Types of accommodation
- Hostels (more commonly referred to as "youth hostels") are a loosely-defined form of guesthouse, generally low-budget compared to other places to sleep. Although often used by youth there is usually no upper age limit.
- For more in-depth information see: Hostels
- Hotels provide private serviced rooms for guests. They range from very basic budget-style to extremely luxurious accommodation.
- Capsule hotels are probably the cheapest accommodation you can get in Japan. The "rooms" are little more than small one-person capsules with only a mattress, radio, and TV. Note that most capsule hotels are segragated by gender.
- Bed and Breakfasts (B&Bs) and Guesthouses provide hotel style rooms. However, they are typically smaller residences and you will interact with your hosts and other guests, often eating together and sharing common spaces. Bed and Breakfasts and Guesthouses are found both inside and out of major centers. Many market themselves as providing a "quiet escape". There are many associations and websites that offer help finding a Bed and Breakfast in your travel area.
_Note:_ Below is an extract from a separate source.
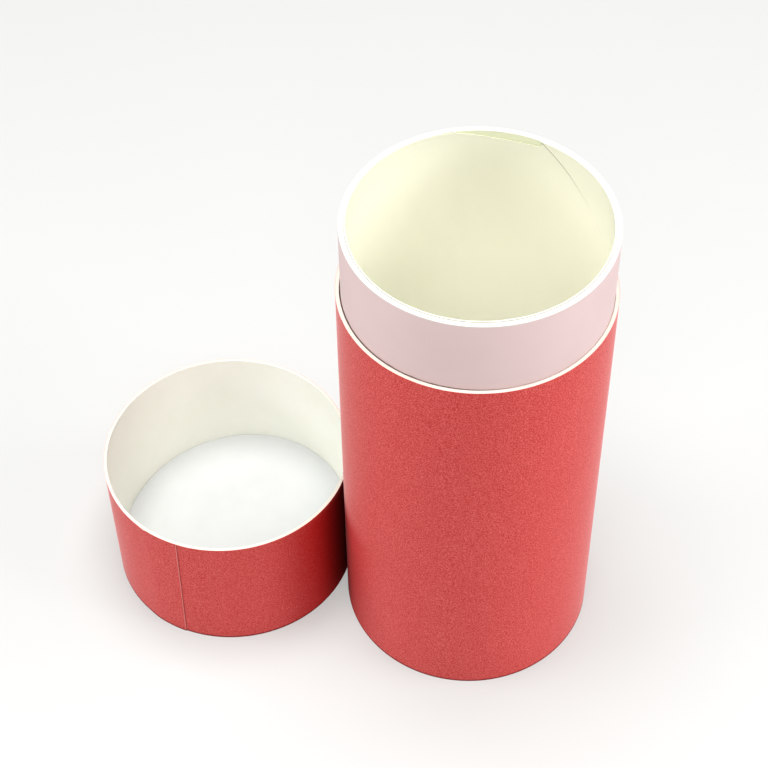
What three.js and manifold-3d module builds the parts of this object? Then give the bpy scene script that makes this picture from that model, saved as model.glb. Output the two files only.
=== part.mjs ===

- A hospitality exchange or home stay network is an organization that connects travelers with local residents in the cities they're visiting. If travelers can connect with the right people at the right time, they can get room and sometimes board in the place they're visiting for free or at a deep discount. Network size goes from a few thousands to a hundred thousands, and most networks are growing steadily.
- Car camping, Caravaning, RV camping... it goes by many names, and the experience varies widely, but this form of camping involves carrying your equipment in your motor vehicle, which you drive right to your campsite. Unlike more traditional camping, car camping allows you to carry quite a bit more equipment, and the focus is usually to enjoy the site, cook-outs, day hikes, and other outdoor activities. Some just use their vehicle for transportation, pitching a stand-alone tent to sleep in. Some use it to pull a pop-up trailer/tent or use their car or van as part of the tent or shade structure. Some drive large vans or recreational vehicles to sleep in, which may include many of the comforts of home (on a more compact scale).
- Camping is do-it-yourself accommodation: you carry your roof and your bedding in your backpack or your car. It's often the only choice of accommodation you have when you're travelling off the beaten track, but there are also very popular sites for camping holidays. Always check whether you need a permit to camp, how much it costs and whether your choice of site will be restricted. Many popular national parks or protected sites have limited camping to particular sites and some have banned it altogether. When hiking, there will often be set campsites a day's walk apart, and often you are forbidden to camp between them. Permits can typically be obtained in advance or on arrival, but may be hard to get or sell out during very popular holiday periods - don't blithely plan a Christmas camping holiday without being sure you can get a permit if you need one.
- For more in-depth information see: Camping
- Vacation rentals. Many residents of popular tourist destinations lease their houses and apartments to vacationers. The residence may have been bought specifically for this purpose or the normal occupants may vacate it during some parts of the year. The guests will have full use of the residence, usually with utilities included but no servicing or meals. This approach can be cheaper than booking a hotel room for the same length of time, especially if travelling with a family or other sizable group of people. Facilities will vary depending on the property, but usually include kitchen and laundry facilities and possibly amenities like a swimming pool (or access to a communal pool), a games room (table tennis, pool, Playstation 2, X-Box, ...), and TV/video/DVD players. Contacting the owners directly is the ideal way to make arrangements as they can answer any questions you may have about the property, and may offer more competitive pricing since there's no middle-man.